Additional cast: Edmund McDonald. Based on the story by George Beck and screenplay by Richard Connell. Host/director: Harold Lloyd.

1946: OVERWEIGHT---Home movies after dinner remind Liz (Lucille Ball) and Iris (Bea Benaderet) too much of the lean years---theirs, driving them to diet and their snack-sneaking husbands to wagering on them, on tonight's edition of My Favourite Husband. (CBS.)

George: Richard Denning. Rudolph: Gale Gordon. Katie: Ruth Paret. Writers: Bob Carroll, Jr., Madelyn Pugh, Jess Oppenheimer.

1947: OIL STOCK---Buying some in a pique of spring fever that has him longing to marry Betty (Mary Jane Croft) in style, Mel (Blanc, who also plays Zookie---using the famous Porky Pig voice) learns the hard way (doesn't he always?) that it's as phony as a forty dollar bill, on tonight's edition of The Mel Blanc Show. (NBC.)
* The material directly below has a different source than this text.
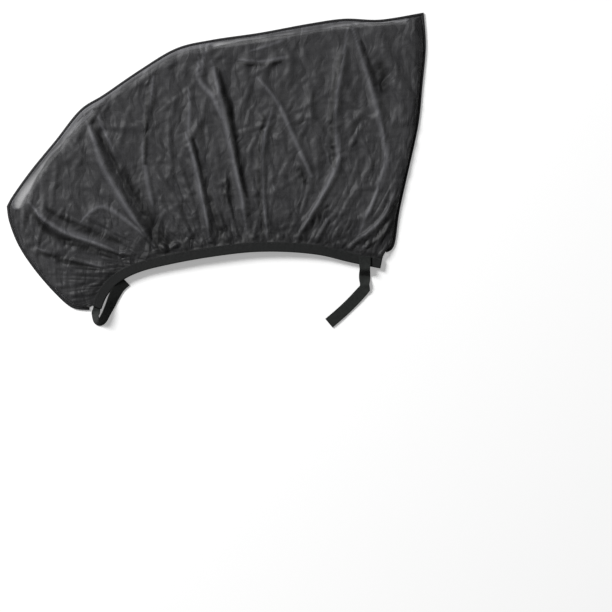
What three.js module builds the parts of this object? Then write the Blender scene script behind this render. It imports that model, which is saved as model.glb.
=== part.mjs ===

Additional cast: Elvia Allman, Hans Conried, Joseph Kearns, Earle Ross. Music: Victor Miller and His Orchestra, the Sports Men. Writer: Mack Benoff.

PREMIERING TODAY . . .

1899---Billy Cotton (bandleader: Wakey, Wakey), London.
1900---Dave Elman (host: Hobby Lobby), Park River, North Dakota.
1906---Mathilde Ferror (writer: Lorenzo Jones), unknown.
1908---Harry (Parkyakarkus) Einstein (comedian: The Eddie Cantor Show; The Al Jolson Show; Meet Me at Parkys), Boston.
1910---Alice Reinheart (actress: Casey, Crime Photographer; The Abbott Mysteries), Denver.
1911---Frank Nelson (actor/comedian: Jeff Regan, Investigator; The Jack Benny Program), Denver.
1912---Bill Quinn (actor: Against the Storm; When a Girl Marries), New York City.
1913---Carmen Cavallaro (pianist/bandleader: The Schaefer Revue; Tums Tune Time), New York City; Stewart Granger (actor: Lux Radio Theater; Screen Guild Theater), London.
1915---Orson Welles (as George Orson Welles; writer/director/actor: Columbia Workshop; Mercury Theater on the Air; The Shadow; Texaco Star Theater Starring Fred Allen; The Fred Allen Show; The Jack Benny Program; Orson Welles's Almanac; This Is My Best), Kenosha, Wisconsin.